# START OF RECORDS TO PROCESS

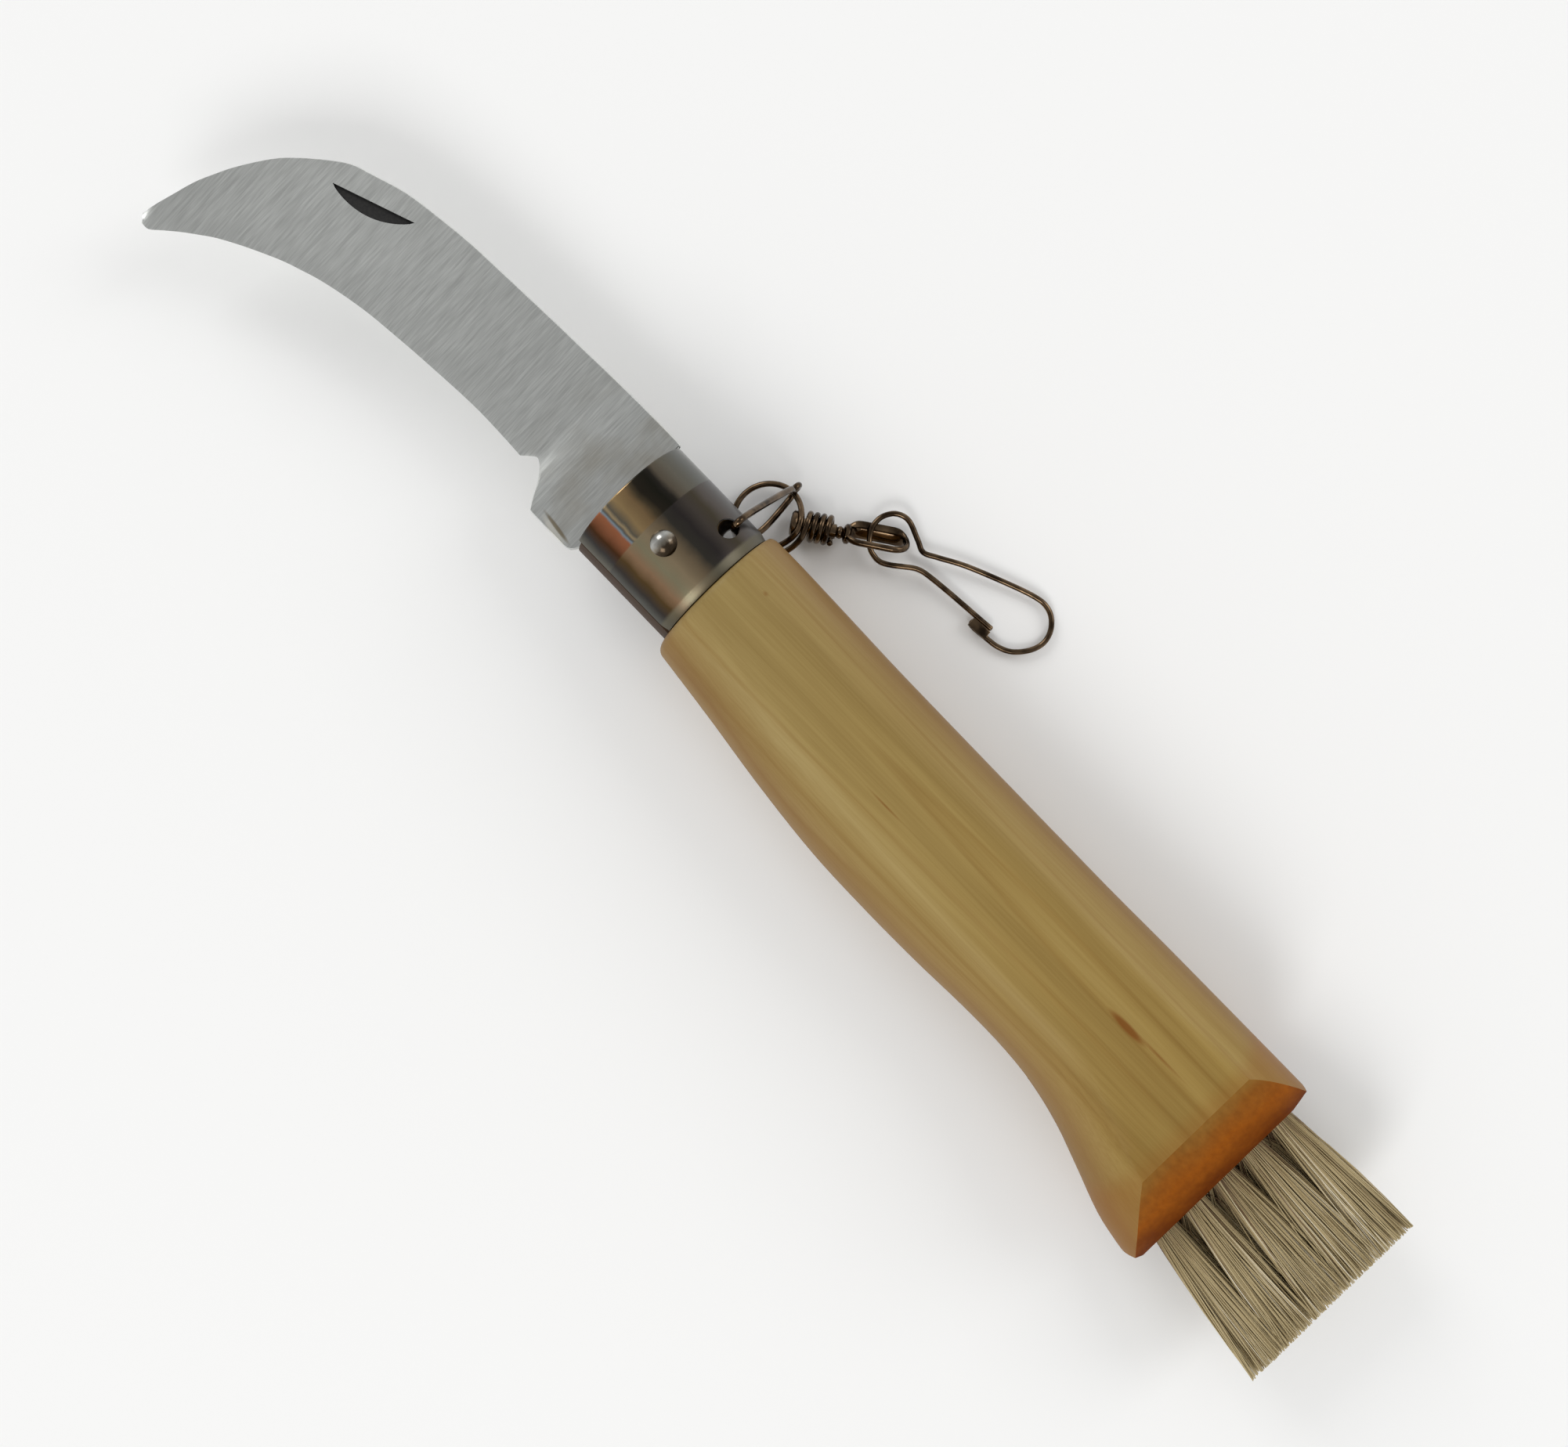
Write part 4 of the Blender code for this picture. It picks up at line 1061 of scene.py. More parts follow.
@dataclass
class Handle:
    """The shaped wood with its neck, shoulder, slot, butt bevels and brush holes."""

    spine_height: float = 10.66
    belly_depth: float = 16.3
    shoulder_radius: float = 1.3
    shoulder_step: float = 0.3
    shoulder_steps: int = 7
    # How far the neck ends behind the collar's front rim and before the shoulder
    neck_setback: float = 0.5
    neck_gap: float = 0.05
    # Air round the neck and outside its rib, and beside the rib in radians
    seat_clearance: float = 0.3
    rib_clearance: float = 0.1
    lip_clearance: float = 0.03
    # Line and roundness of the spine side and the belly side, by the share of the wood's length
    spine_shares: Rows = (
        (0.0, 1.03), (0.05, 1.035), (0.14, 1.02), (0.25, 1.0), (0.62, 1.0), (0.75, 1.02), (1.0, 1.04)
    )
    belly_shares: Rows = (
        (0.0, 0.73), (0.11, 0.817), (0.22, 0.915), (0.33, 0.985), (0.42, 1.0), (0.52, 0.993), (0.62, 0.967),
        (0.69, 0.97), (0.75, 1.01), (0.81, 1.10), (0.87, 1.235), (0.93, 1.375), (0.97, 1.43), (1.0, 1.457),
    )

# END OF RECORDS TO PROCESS
# START OF RECORDS TO PROCESS

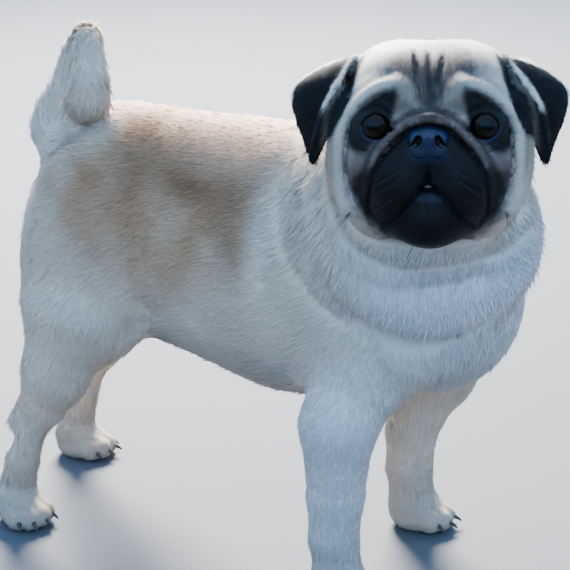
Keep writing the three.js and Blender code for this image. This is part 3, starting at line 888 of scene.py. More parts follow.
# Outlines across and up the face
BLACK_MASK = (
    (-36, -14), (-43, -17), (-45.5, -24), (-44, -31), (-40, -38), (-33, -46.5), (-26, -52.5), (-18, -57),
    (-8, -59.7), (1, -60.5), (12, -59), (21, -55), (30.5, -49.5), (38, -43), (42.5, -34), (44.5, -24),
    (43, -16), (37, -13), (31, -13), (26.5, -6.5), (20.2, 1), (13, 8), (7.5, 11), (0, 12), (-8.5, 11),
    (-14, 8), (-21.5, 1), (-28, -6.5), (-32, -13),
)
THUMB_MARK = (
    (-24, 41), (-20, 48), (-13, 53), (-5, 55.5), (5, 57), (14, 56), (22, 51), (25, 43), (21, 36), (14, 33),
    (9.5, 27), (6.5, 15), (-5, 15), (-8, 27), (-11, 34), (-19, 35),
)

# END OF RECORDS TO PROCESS

Using the listing above, list every line in which the string "follow" occurs.

— RESULT OF THE TASK —
Write part 4 of the Blender code for this picture. It picks up at line 1061 of scene.py. More parts follow.
Keep writing the three.js and Blender code for this image. This is part 3, starting at line 888 of scene.py. More parts follow.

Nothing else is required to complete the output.